EXERCISE GOAL:
Quote the entries below from the line with "Write part 4" through the line with "lid_y: tuple[float, float]", both ends included, and only those lines.

Object modeling scripts
- - - -

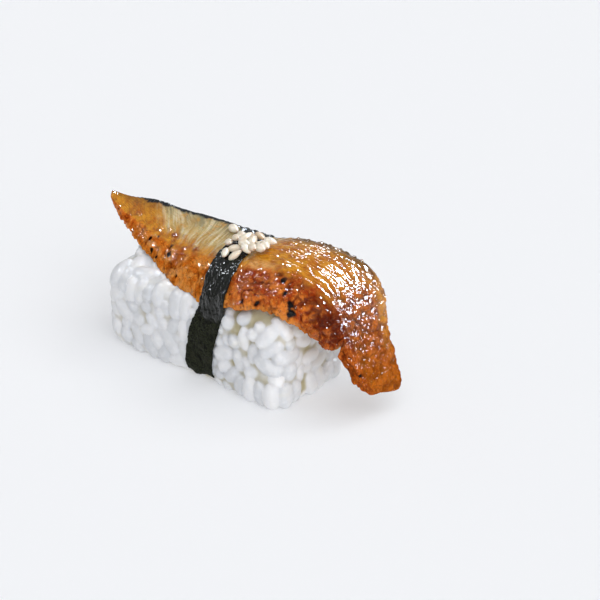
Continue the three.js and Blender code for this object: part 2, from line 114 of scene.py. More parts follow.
# %% Smooth lumps, sharp furrows and blisters
def corner_slopes(corners):
    """A fixed random direction for every corner of the grid."""
    i, j, k = (corners[..., axis].astype(np.int64) for axis in range(3))
    mixed = (i * 374761393 + j * 668265263 + k * 2147483647) & 0xFFFFFFFF
    slopes = []
    for turn in (1274126177, 2246822519, 3266489917):
        mixed = ((mixed ^ (mixed >> 13)) * turn) & 0xFFFFFFFF
        slopes.append((mixed ^ (mixed >> 16)) / 2147483648.0 - 1.0)
    return unit(np.stack(slopes, -1))


def lumps(points, size, seed=0):
    """Smooth bumps from about -1 to 1, one for every `size` millimetres."""
    scaled = points / size + seed * 19.7
    base = np.floor(scaled)
    inside = scaled - base
    ease = inside ** 3 * (inside * (6 * inside - 15) + 10)
    total = 0
    for corner in np.ndindex(2, 2, 2):
        step = np.array(corner)
        weight = np.prod(np.where(step == 1, ease, 1 - ease), axis=-1)
        total = total + weight * np.sum(corner_slopes(base + step) * (inside - step), axis=-1)
    return 1.6 * total


def furrows(points, size, width, seed):
    """Narrow furrows, 1 at the bottom and 0 between them, that wander about `size` millimetres apart."""
    return np.clip(1 - np.abs(lumps(points, size, seed)) / width, 0, 1)


def blisters(points, size, seed):
    """Round-topped bumps from 0 to 1 with sharp creases between them, about `size` millimetres apart."""
    scaled = points / size + seed * 19.7
    base = np.floor(scaled)
    nearest = np.full(points.shape[:-1], 9.0)
    for cell in np.ndindex(3, 3, 3):
        corner = base + np.array(cell) - 1
        seat = corner + 0.5 + 0.6 * corner_slopes(corner)
        nearest = np.minimum(nearest, np.sum((seat - scaled) ** 2, axis=-1))
    return np.clip(1 - nearest / 0.7, 0, 1)


def blend(low, high, values):
    """0 below `low`, 1 above `high`, and a smooth step between."""
    share = np.clip((values - low) / (high - low), 0, 1)
    return share * share * (3 - 2 * share)


sample = lumps(np.random.default_rng(1).uniform(0, 50, (4000, 3)), 3.0)
print("lumps from", round(float(sample.min()), 2), "to", round(float(sample.max()), 2))

# %% [markdown]
# ## A smooth curve through a few points
#
# The fillet is described by a handful of sections. A Catmull-Rom curve goes exactly through its points, so
# a measured place stays where it was measured, and its centripetal form doesn't overshoot where points are
# close.

# %% Curves through rows of points
def curve_through(knots, shares, closed=False):
    """Points at shares from 0 to 1 along a smooth curve through each row of knots."""
    count = knots.shape[-2]
    shares = np.asarray(shares, float)
    if closed:
        padded = np.concatenate([knots[..., -1:, :], knots, knots[..., :2, :]], axis=-2)
        place, last = shares * count, count - 1
    else:
        first = 2 * knots[..., :1, :] - knots[..., 1:2, :]
        end = 2 * knots[..., -1:, :] - knots[..., -2:-1, :]
        padded = np.concatenate([first, knots, end], axis=-2)
        place, last = shares * (count - 1), count - 2
    start = np.minimum(place.astype(int), last)
    p0, p1, p2, p3 = (padded[..., start + k, :] for k in range(4))
    steps = ((p0, p1), (p1, p2), (p2, p3))
    d0, d1, d2 = (np.sqrt(np.linalg.norm(b - a, axis=-1, keepdims=True)) for a, b in steps)
    leave = d1 * ((p1 - p0) / d0 - (p2 - p0) / (d0 + d1) + (p2 - p1) / d1)
    arrive = d1 * ((p2 - p1) / d1 - (p3 - p1) / (d1 + d2) + (p3 - p2) / d2)
    t = (place - start)[:, None]
    return ((2 * t**3 - 3 * t**2 + 1) * p1 + (t**3 - 2 * t**2 + t) * leave
            + (3 * t**2 - 2 * t**3) * p2 + (t**3 - t**2) * arrive)


# %% [markdown]
# ## Recipes for finishes
#
# Every finish is a small network of nodes round one Principled shader. The class below writes such networks
# in a cook's words. `grain` is noise of a size in millimetres, `strokes` is noise drawn out over the
# surface, and `veins` are thin lines in it. `ramp` turns a number into a range, and `both` and `either`
# join two shares. `mix` stirs one colour into another, `layers` lays several over a base, and `dent` makes
# small relief. Numbers that a mesh keeps for its points come in through `kept`. What is the same all over a
# surface, such as how smooth its coat is, is set on the shader itself.

# %% A short way to write finishes
def colour(red, green, blue):
    """A colour that is given as a screen shows it, from 0 to 255, turned into light."""
    share = np.array([red, green, blue]) / 255
    linear = np.where(share <= 0.04045, share / 12.92, ((share + 0.055) / 1.055) ** 2.4)
    return (*(float(value) for value in linear), 1.0)


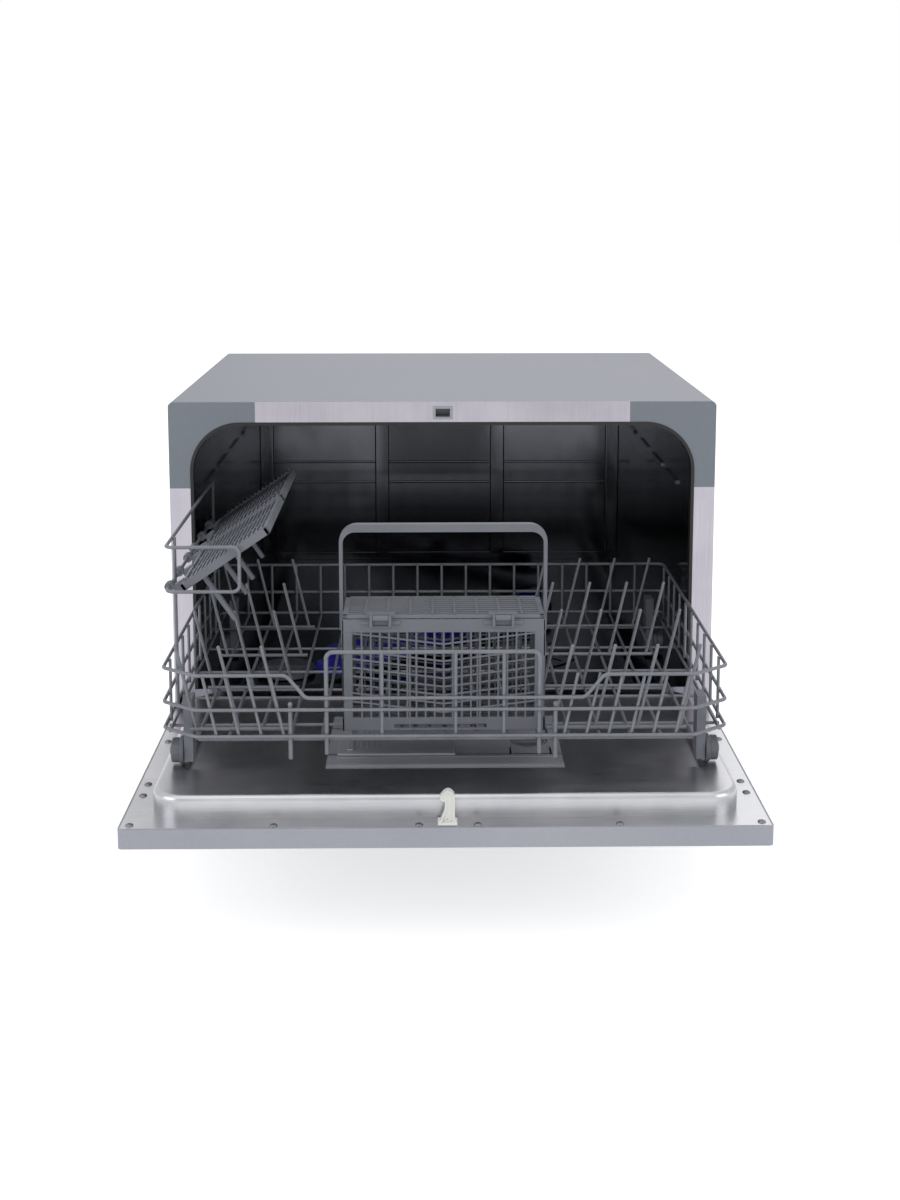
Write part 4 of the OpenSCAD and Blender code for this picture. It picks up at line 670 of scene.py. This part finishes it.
@dataclass
class Dispenser:
    """Detergent dispenser in the door, with its sliding lid and the cap of the rinse aid well."""

    plate_x: float = 106.0
    plate_y: tuple[float, float] = (-213.0, -87.0)
    top_z: float = 141.8
    seat_z: float = 135.85
    cup_x: tuple[float, float] = (-91.0, 3.0)
    cup_y: tuple[float, float] = (-188.0, -122.0)
    cup_z: float = 125.8
    well: tuple[float, float] = (78.0, -155.0)
    lid_x: tuple[float, float] = (-97.0, 9.0)
    lid_y: tuple[float, float] = (-194.0, -116.0)

    def body(self) -> None:
        """Builds the plate round the powder cup and the well."""
        shape = bmesh.new()
        (a, b), (c, d), (y0, y1) = self.cup_x, self.cup_y, self.plate_y
        wx, wy = self.well
        p, top = self.plate_x, self.top_z
        for low, high in (((-p, y0, self.seat_z), (p, c, top)), ((-p, d, self.seat_z), (p, y1, top)),
                          ((-p, c - 2, self.seat_z), (a, d + 2, top)),
                          ((b, c - 2, self.seat_z), (wx - 17.5, d + 2, top)),
                          ((wx + 17.4, c - 2, self.seat_z), (p, d + 2, top)),
                          ((wx - 19, c - 2, self.seat_z), (wx + 19, wy - 17.5, top)),
                          ((wx - 19, wy + 17.5, self.seat_z), (wx + 19, d + 2, top))):
            block(shape, low, high, 0.0)
        for low, high in (((a - 2, c - 2, self.cup_z - 1.5), (b + 2, d + 2, self.cup_z)),
                          ((a - 2, c - 2, self.cup_z - 1), (a, d + 2, top - 0.5)),
                          ((b, c - 2, self.cup_z - 1), (b + 2, d + 2, top - 0.5)),
                          ((a - 1, c - 2, self.cup_z - 1), (b + 1, c, top - 0.5)),
                          ((a - 1, d, self.cup_z - 1), (b + 1, d + 2, top - 0.5))):
            block(shape, low, high, 0.0)
        turned(shape, [(0, -9), (25, -9), (25, -0.3), (17.35, -0.05), (17.35, -8), (0, -8)], at(wx, wy, top),
               steps=40)
        for low, high in (((-p - 0.6, y0 - 0.6, self.seat_z), (p + 0.6, y0 + 3, top - 1.6)),
                          ((-p - 0.6, y1 - 3, self.seat_z), (p + 0.6, y1 + 0.6, top - 1.6)),
                          ((-p - 0.6, y0, self.seat_z), (-p + 3, y1, top - 1.6)),
                          ((p - 3, y0, self.seat_z), (p + 0.6, y1, top - 1.6))):
            block(shape, low, high, 0.8, 2)
        block(shape, (a - 7, c - 8, top - 0.3), (wx + 24, c - 6.6, top + 0.22), 0.2, 1)
        block(shape, (a - 7, d + 6.6, top - 0.3), (wx + 24, d + 8, top + 0.22), 0.2, 1)
        piece("dispenser_body", shape, SILVER_ABS, "cabinet", "dispenser", smooth_deg=30)

    def lid(self) -> None:
        """Builds the sliding lid with its thumb rib."""
        shape = bmesh.new()
        (a, b), (c, d) = self.lid_x, self.lid_y
        block(shape, (a, c, 142.1), (b, d, 144.5), 0.8, 3)
        block(shape, (a + 8, c + 8, 144.2), (a + 14, d - 8, 146.1), 0.8, 2)
        for i in range(4):
            block(shape, (a + 20 + i * 5, c + 16, 144.3), (a + 22 + i * 5, d - 16, 145.0), 0.3, 1)
        piece("dispenser_slide", shape, SILVER_ABS, "dispenser_lid", "dispenser_lid")

    def cap(self) -> None:
        """Builds the turning cap of the rinse aid well."""
        shape = bmesh.new()
        wx, wy = self.well
        turned(shape, [(0, -7.7), (16.4, -7.7), (17, -7), (17, -1), (16.2, -0.3), (13, -0.3), (12.4, -3.2),
                       (0, -3.2)], at(wx, wy, self.top_z), steps=40)
        block(shape, (wx - 12.6, wy - 2.4, self.top_z - 4), (wx + 12.6, wy + 2.4, self.top_z - 0.4), 0.8, 2)
        piece("rinse_aid_cap", shape, GREY_PP, "rinse_cap", "rinse_cap")

    def build(self) -> None:
        """Builds the three pieces."""
        self.body()
        self.lid()
        self.cap()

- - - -

COMPLETE RESPONSE:
Write part 4 of the OpenSCAD and Blender code for this picture. It picks up at line 670 of scene.py. This part finishes it.
@dataclass
class Dispenser:
    """Detergent dispenser in the door, with its sliding lid and the cap of the rinse aid well."""

    plate_x: float = 106.0
    plate_y: tuple[float, float] = (-213.0, -87.0)
    top_z: float = 141.8
    seat_z: float = 135.85
    cup_x: tuple[float, float] = (-91.0, 3.0)
    cup_y: tuple[float, float] = (-188.0, -122.0)
    cup_z: float = 125.8
    well: tuple[float, float] = (78.0, -155.0)
    lid_x: tuple[float, float] = (-97.0, 9.0)
    lid_y: tuple[float, float] = (-194.0, -116.0)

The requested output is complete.